Owen Gould’s post-retirement move to The Hut, Bovey Tracey may be credited to his marriage to Mary Fox-Strangways, formerly of Front House, East Street (Fig. 6).

The Phillpotts were closely related to the Hughes and the Bullers, and Ralegh Phillpotts was a favoured younger relative of Miss Mary Divett who was godmother to his sister Dorothea (Mary Divett’s Will 1914. The probate Registry).

Having identified many of the inter-family relationships that would have played a part in bringing these families to Bovey Tracey it is interesting to consider whether the existence of the Bovey Pottery continued to be a contributory factor in these decisions. It would be interesting to know more about the commercial interests of four men – Dame Elizabeth Lewin’s husband Sir Gregory Allnut Lewin, Harriet Fox-Strangways’ father John Edward Buller, General William Templer Hughes and Ralegh Phillpotts.

Sir Gregory Allnutt Lewin died in 1845. He was a barrister who was subject of a posthumous court case in 1852 in which he was found guilty of various fraudulent financial dealings. However, there is no evidence to link Sir Gregory with the Bovey Pottery. His estate was valued at under £2,000 and when Dame Elizabeth died in 1890 she only left £3,288.

John Edward Buller died in 1881. He was a solicitor who became the subject of a bankruptcy petition in 1859. One account noted that, ‘besides his legal business, (he) had traded as a brickmaker’ and a second article described him as, ‘a coal owner and brickmaker’. Wentworth William Buller was only seventeen when his father died in 1852 leaving him co-owner of the Bovey Pottery and the [Bluewaters] Lignite Pit.

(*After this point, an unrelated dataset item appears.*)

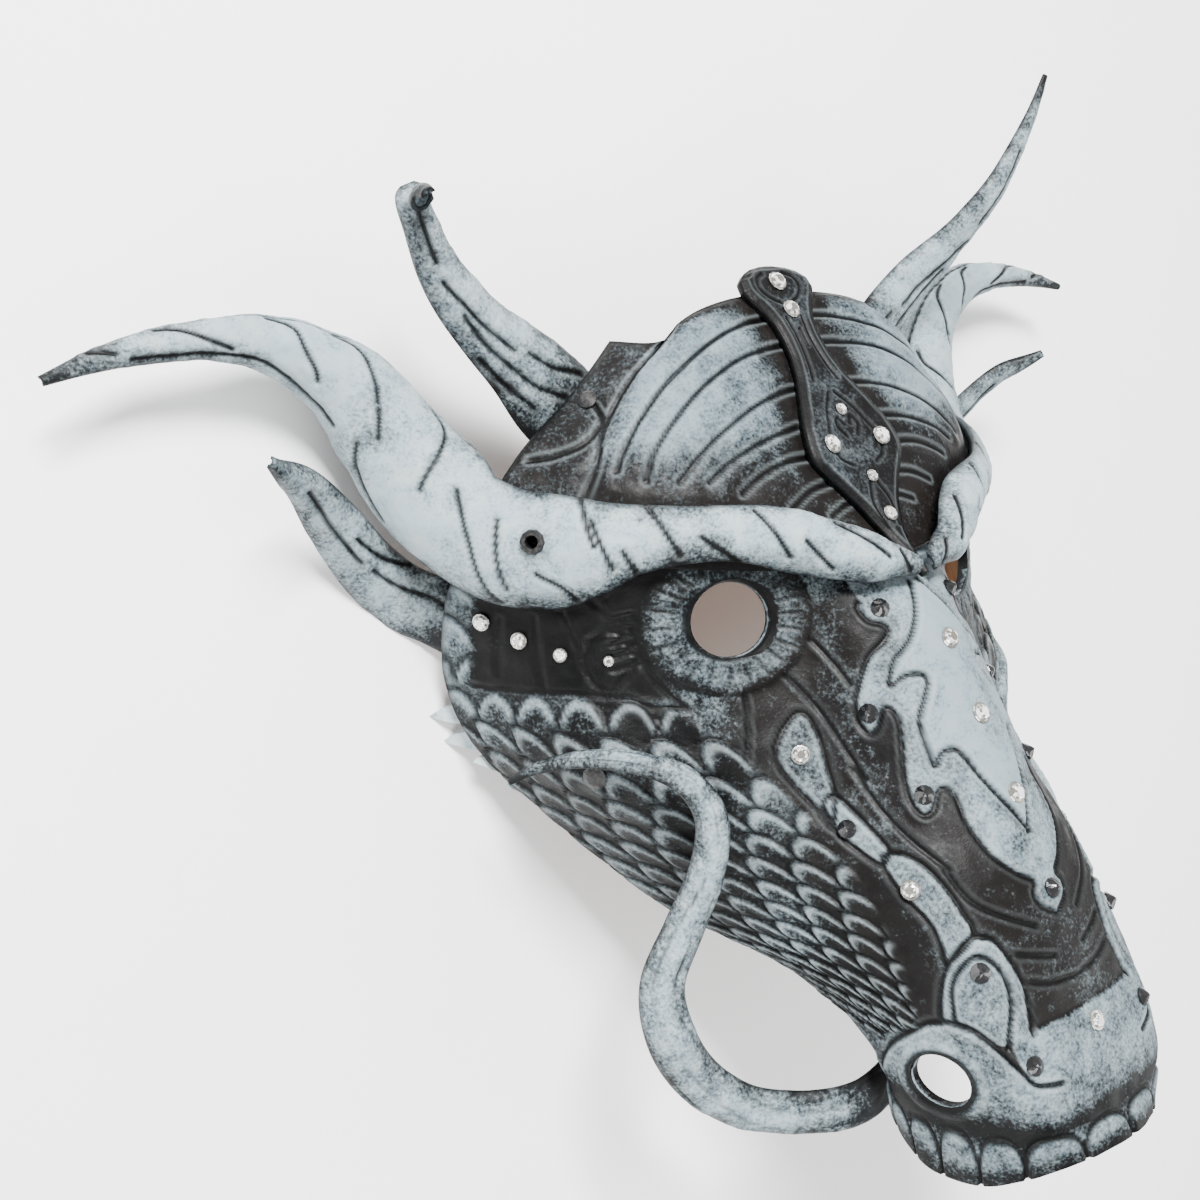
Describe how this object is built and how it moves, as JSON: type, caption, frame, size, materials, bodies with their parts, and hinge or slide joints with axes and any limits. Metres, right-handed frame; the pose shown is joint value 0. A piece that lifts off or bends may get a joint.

It is possible that Wentworth turned to John Edward Buller, an older relative engaged in the legal profession and involved him in some way which could account for him being described as a ‘coal owner and brickmaker.’ This is unsubstantiated but it would allow for Harriett moving to Bovey Tracey in order to capitalize on any investment in the Bovey Pottery held by her father. Harriet died in 1903 and her estate was only valued at £862 which does not support this suggestion. However, Harriet and Walter’s spinster daughter Violet died later that same year and her estate was valued at £5,576 and the source of her wealth is not known. Violet’s father Walter Fox-Strangways left £10,206 when he died in 1885 but there were five offspring including Violet who stood to benefit from his estate. Unfortunately for us Walter appears not to have written a will.

General Sir William Templer Hughes died in 1897. He had an early involvement in the Bovey Pottery as in 1869 a partnership between Wentworth William Buller, William Templer Hughes and an Ernest Wentworth Buller had been dissolved. Although there is no indication of any direct practical involvement in the Bovey Pottery an 1882 Conveyance concerning the Bovey Pottery assets listed William Templer Hughes along with thirteen others as having a financial interest in the Pottery. (Private collection Bovey Tracey) William left £38,294 in 1897 – a very substantial sum, but one possibly reflecting ‘spoils of war’ from his time in India.

Ralegh Phillpotts died in 1950. Ralegh is also not known to have been directly involved in the Bovey Pottery. However his father William Francis Phillpotts was one of the fourteen men named on the 1882 Bovey Pottery Conveyance (above). In 1907 a public meeting took place at the Town Hall, Bovey Tracey at which schemes for the electrification of the town were discussed. Raleigh Phillpotts, ‘lessee of Bovey Tracey Lignite Mines’ [Bluewaters] … proposed the construction of a power plant at Bluewaters fuelled by lignite to generate electricity that would be transmitted to a station in town (Exeter and Plymouth Gazette 9 August 1907, p. 11). Ralegh therefore had a financial interest in the Coal Pit / Bluewaters. Furthermore in 1922 there was a fire in the marshes at the rear of the Bovey Pottery Company’s workshops and, ‘The marshes are the property of Capt. R. Phillpotts of Rora Liverton’ (Exeter and Plymouth Gazette 21 June 1922, p. 4 – as above). The Pottery by this time was under new ownership / management and known as the Bovey Pottery Company Ltd and Ralegh is not known to have been financially involved.

 

Further research may help to clarify these final considerations and we would be very pleased to hear from anyone who could help us in this endeavour. We have argued that it was the sale of the old Folly Pottery and Coal Pit in 1843 that lead directly to these seven families coming to Bovey Tracey. William Wentworth Buller was co-owner until 1883, John Divett also co-owner until 1885, his nephew George Ross Divett sole owner until 1894 and Miss Mary Divett owner of land around the Pottery until her death in 1914 when this passed to her cousin Ralegh Phillpotts who also leased the Bluewaters / Coal Pit.

The children and grandchildren from these seven families in the main moved away from Bovey Tracey and their stories serve as a connection between our small town and the wider world. Links to the Bovey Pottery appear to have ended early in the twentieth century with these young people seeking pursuing their livelihoods through other channels.